→ **Exercise task**: Everything from the line containing "for cutter in" down to the line containing "if empty is" is to be returned exactly; include both boundary lines and leave out all others.

→ **Dataset extract**:
((
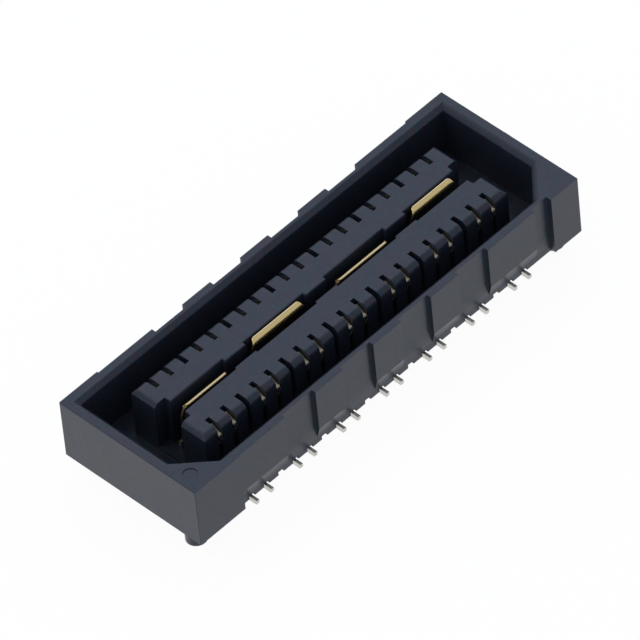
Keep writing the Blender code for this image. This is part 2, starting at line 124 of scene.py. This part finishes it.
))
((
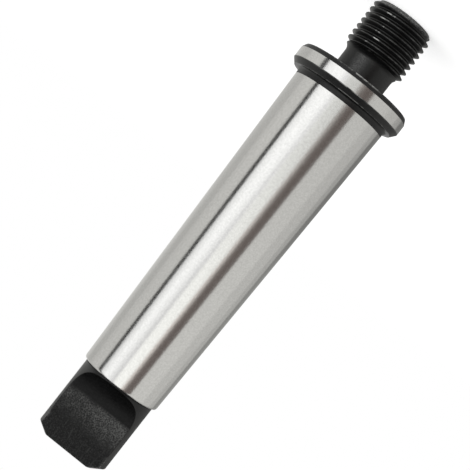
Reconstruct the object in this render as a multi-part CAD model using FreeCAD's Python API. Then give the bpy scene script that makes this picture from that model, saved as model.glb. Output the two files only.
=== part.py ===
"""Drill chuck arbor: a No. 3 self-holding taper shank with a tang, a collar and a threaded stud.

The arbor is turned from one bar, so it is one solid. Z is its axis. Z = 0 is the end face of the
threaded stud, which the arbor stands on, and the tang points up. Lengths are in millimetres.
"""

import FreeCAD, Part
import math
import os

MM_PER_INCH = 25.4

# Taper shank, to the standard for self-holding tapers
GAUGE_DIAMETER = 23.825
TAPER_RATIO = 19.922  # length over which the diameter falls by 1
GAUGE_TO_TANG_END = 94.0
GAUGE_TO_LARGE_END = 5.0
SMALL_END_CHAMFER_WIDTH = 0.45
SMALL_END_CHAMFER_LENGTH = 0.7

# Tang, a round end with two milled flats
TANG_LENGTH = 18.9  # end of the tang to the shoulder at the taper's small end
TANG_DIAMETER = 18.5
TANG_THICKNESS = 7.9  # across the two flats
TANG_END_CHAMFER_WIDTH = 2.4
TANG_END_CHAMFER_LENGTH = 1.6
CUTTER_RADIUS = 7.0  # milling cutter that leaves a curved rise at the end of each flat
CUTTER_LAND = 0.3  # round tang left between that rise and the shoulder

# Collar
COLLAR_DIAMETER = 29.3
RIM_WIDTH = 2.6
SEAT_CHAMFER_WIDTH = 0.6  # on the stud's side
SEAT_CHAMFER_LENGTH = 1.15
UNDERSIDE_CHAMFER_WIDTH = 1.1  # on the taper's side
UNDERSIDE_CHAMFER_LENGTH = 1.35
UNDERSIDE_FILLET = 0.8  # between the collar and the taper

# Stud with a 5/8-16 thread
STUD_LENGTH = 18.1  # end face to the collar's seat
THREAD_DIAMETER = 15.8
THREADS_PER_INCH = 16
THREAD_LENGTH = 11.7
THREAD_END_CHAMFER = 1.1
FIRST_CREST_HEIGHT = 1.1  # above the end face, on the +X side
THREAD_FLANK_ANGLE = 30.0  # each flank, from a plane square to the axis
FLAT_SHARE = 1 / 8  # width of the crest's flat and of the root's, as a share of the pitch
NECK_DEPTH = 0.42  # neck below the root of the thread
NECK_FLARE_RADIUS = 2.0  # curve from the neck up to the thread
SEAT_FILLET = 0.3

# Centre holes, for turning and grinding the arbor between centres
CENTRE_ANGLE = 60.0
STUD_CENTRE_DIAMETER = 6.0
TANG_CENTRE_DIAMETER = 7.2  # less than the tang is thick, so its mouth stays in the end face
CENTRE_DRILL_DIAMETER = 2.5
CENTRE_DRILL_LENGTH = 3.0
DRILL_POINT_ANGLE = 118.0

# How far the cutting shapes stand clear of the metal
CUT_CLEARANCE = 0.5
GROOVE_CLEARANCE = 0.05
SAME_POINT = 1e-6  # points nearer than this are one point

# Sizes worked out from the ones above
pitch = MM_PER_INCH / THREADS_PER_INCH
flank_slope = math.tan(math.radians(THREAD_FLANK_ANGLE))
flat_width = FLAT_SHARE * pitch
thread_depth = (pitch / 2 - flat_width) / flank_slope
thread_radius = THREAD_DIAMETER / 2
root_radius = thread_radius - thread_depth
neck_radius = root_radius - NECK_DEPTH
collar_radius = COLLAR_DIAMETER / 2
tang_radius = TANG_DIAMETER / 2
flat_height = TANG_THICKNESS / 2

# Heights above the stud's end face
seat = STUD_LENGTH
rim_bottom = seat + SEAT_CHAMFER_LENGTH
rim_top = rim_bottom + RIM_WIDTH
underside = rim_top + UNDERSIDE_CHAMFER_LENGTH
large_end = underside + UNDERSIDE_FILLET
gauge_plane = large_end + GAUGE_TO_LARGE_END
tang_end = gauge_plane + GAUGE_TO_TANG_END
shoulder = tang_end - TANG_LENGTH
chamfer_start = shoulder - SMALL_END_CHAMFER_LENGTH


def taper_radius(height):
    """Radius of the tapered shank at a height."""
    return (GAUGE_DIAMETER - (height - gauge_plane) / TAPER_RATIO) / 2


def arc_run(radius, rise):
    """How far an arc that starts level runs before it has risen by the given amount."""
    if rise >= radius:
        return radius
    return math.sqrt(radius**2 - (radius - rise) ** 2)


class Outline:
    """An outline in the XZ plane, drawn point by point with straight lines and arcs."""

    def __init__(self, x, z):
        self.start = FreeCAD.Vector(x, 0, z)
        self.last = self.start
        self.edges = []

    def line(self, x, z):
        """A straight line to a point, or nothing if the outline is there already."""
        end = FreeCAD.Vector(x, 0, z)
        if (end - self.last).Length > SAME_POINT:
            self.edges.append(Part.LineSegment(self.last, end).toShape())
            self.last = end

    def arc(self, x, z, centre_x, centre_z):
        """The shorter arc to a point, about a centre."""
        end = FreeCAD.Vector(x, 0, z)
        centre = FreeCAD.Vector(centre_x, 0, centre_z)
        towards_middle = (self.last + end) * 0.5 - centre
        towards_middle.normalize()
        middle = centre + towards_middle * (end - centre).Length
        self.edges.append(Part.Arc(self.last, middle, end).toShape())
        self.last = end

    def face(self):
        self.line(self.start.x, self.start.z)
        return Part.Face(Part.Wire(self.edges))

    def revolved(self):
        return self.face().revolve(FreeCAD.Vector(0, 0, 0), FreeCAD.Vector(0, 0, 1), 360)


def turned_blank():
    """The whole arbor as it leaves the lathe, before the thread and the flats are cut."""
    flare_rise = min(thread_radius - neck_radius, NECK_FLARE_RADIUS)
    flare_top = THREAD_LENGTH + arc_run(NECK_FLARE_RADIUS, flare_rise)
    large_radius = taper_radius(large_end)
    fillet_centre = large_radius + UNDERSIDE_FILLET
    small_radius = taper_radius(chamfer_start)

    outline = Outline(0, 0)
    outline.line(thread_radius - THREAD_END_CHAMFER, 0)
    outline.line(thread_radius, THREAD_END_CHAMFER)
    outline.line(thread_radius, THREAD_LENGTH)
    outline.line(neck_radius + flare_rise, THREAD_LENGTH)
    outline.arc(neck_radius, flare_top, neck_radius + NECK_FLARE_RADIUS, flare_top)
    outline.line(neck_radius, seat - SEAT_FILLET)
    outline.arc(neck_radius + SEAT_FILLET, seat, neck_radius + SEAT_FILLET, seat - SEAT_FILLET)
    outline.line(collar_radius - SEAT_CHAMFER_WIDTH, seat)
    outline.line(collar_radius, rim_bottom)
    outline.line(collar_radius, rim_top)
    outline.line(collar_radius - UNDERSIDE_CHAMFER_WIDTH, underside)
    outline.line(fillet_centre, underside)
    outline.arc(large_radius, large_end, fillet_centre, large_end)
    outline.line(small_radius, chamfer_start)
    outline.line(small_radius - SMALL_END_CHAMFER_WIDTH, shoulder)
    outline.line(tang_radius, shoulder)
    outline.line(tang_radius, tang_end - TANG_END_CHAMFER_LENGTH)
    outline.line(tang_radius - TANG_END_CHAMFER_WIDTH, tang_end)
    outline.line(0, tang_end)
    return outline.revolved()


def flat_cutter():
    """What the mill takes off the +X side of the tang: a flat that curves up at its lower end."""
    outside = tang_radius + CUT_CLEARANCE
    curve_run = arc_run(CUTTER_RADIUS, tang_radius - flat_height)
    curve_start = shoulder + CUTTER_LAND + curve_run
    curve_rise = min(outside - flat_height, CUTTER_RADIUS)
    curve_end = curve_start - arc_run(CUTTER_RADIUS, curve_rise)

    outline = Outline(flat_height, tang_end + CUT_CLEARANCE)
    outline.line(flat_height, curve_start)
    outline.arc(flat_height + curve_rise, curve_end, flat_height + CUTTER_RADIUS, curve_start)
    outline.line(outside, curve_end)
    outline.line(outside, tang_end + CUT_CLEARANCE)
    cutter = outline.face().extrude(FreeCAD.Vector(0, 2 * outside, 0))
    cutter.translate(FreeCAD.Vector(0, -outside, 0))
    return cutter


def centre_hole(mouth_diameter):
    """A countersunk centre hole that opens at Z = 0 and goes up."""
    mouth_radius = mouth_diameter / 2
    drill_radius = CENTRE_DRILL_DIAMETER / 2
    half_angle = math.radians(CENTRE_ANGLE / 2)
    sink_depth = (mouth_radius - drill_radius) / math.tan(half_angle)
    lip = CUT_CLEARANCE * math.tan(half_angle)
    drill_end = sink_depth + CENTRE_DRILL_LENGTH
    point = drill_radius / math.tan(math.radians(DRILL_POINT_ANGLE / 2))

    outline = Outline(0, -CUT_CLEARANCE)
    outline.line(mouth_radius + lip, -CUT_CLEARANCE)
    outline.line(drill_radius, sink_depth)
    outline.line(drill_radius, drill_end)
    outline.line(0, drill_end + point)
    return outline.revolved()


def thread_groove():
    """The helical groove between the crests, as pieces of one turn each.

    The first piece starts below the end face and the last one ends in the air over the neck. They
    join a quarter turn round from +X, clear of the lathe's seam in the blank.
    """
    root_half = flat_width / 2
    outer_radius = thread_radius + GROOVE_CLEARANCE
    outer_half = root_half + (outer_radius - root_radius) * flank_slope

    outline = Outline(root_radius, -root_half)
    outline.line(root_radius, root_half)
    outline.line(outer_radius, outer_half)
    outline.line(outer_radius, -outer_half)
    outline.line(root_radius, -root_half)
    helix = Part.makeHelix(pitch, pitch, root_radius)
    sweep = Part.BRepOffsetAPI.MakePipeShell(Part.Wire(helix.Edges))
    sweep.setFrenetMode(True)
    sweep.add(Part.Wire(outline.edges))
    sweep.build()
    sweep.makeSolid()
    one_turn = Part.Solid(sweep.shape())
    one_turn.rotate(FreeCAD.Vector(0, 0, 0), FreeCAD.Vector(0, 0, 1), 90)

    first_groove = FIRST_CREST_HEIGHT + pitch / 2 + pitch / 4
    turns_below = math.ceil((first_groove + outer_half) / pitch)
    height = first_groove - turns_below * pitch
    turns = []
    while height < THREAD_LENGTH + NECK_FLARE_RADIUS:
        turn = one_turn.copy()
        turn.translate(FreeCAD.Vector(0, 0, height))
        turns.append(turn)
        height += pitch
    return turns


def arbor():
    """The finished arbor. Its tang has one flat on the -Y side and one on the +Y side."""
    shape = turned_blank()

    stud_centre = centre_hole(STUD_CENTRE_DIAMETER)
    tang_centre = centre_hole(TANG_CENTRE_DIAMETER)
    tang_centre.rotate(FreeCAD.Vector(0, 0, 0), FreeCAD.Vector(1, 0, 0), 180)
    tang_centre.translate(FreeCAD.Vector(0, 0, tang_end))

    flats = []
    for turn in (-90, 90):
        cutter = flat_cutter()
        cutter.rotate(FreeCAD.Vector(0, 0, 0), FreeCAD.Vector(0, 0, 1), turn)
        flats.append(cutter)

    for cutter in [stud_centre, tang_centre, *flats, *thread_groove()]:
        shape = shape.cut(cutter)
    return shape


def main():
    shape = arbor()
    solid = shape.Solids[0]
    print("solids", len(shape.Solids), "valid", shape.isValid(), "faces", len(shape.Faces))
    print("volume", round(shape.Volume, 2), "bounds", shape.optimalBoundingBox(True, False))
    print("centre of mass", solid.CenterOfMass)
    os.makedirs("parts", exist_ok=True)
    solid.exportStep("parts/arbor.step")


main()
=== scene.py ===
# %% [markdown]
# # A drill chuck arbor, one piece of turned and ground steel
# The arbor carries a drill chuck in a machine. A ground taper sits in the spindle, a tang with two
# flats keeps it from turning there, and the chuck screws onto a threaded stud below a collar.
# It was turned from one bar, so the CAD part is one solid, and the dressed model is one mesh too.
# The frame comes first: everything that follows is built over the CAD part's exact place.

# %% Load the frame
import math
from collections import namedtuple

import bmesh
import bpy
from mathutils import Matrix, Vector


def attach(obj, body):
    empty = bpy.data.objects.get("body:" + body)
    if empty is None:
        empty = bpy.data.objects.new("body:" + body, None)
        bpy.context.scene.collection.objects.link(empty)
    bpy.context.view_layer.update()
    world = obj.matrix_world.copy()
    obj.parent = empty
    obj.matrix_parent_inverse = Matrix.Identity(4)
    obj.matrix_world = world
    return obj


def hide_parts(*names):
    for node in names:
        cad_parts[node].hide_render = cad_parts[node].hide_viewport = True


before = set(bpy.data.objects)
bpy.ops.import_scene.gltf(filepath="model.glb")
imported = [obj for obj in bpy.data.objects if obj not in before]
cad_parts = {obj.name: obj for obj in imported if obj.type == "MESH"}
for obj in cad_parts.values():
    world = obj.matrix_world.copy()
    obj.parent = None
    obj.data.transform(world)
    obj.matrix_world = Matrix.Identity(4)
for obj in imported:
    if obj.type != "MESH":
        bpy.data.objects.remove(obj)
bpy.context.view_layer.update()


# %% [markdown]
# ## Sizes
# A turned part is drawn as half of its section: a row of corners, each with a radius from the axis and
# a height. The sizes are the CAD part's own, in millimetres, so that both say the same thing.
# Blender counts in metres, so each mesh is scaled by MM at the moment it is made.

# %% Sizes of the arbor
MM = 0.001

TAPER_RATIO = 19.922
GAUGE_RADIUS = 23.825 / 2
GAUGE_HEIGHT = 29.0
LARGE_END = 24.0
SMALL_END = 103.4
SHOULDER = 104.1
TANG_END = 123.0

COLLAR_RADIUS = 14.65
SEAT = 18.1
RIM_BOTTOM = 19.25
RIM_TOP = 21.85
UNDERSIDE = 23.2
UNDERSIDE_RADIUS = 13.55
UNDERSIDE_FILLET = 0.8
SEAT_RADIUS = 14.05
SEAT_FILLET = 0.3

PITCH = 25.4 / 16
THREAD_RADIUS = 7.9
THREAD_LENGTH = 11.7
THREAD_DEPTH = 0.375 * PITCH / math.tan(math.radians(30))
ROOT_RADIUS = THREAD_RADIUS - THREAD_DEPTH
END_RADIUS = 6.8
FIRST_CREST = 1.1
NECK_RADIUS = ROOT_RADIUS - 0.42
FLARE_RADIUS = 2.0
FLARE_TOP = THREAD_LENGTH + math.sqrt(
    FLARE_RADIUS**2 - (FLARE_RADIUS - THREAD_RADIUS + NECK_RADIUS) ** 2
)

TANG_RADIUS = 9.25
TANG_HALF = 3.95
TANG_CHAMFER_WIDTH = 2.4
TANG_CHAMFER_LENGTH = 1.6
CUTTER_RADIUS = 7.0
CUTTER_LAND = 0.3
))
((
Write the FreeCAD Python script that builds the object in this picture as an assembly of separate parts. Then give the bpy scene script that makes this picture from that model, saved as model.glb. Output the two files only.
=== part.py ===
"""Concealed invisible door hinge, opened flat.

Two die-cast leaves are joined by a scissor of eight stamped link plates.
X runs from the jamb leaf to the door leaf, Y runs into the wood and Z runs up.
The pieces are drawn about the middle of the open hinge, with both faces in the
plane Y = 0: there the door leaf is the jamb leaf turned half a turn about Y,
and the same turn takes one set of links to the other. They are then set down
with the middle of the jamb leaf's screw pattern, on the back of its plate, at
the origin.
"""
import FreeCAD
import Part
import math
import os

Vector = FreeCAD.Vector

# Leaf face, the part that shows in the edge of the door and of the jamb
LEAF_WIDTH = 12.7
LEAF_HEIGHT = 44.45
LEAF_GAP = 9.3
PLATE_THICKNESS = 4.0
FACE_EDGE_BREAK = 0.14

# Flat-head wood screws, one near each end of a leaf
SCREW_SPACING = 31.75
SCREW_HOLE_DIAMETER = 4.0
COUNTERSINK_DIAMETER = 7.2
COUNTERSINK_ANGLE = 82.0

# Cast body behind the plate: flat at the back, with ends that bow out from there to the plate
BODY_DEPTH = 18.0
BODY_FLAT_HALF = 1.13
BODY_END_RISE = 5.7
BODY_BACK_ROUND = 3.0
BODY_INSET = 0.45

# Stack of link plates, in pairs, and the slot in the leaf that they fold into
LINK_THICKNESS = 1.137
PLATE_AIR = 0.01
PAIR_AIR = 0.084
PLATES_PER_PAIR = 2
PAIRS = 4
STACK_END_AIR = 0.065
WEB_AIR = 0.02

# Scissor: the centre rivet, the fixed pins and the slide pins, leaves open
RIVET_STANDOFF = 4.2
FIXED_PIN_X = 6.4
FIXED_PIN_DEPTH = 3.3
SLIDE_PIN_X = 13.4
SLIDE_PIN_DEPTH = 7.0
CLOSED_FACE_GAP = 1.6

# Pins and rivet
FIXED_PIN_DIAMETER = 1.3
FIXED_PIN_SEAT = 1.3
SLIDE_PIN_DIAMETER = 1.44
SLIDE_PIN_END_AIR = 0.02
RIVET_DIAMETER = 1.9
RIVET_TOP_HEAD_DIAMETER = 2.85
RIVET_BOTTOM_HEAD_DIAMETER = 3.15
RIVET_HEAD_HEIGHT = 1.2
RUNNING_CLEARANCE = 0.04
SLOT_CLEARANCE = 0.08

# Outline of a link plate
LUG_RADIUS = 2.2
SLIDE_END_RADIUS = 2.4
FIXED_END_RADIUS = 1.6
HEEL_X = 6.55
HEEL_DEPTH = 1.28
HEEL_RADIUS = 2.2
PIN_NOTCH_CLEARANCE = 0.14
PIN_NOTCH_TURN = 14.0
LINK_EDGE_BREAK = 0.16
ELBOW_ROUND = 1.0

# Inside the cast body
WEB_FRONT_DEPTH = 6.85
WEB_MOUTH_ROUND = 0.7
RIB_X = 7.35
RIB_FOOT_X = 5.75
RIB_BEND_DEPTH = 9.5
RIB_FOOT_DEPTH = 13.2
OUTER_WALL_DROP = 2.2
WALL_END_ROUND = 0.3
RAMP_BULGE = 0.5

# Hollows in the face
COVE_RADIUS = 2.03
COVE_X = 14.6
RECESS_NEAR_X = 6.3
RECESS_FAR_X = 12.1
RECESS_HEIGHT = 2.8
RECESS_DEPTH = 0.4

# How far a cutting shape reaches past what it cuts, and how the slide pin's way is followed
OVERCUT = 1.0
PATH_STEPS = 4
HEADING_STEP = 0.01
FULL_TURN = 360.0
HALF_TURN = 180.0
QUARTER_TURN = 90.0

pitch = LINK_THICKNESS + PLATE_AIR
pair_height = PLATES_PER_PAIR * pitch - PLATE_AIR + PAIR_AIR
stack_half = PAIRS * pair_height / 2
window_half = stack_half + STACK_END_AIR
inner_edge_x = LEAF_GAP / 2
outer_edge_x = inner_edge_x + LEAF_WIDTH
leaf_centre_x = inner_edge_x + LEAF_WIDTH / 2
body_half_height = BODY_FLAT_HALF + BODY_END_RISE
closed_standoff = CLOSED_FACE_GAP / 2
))
→ **Result below**:
    for cutter in [stud_centre, tang_centre, *flats, *thread_groove()]:
        shape = shape.cut(cutter)
    return shape


def main():
    shape = arbor()
    solid = shape.Solids[0]
    print("solids", len(shape.Solids), "valid", shape.isValid(), "faces", len(shape.Faces))
    print("volume", round(shape.Volume, 2), "bounds", shape.optimalBoundingBox(True, False))
    print("centre of mass", solid.CenterOfMass)
    os.makedirs("parts", exist_ok=True)
    solid.exportStep("parts/arbor.step")


main()
=== scene.py ===
# %% [markdown]
# # A drill chuck arbor, one piece of turned and ground steel
# The arbor carries a drill chuck in a machine. A ground taper sits in the spindle, a tang with two
# flats keeps it from turning there, and the chuck screws onto a threaded stud below a collar.
# It was turned from one bar, so the CAD part is one solid, and the dressed model is one mesh too.
# The frame comes first: everything that follows is built over the CAD part's exact place.

# %% Load the frame
import math
from collections import namedtuple

import bmesh
import bpy
from mathutils import Matrix, Vector


def attach(obj, body):
    empty = bpy.data.objects.get("body:" + body)
    if empty is None:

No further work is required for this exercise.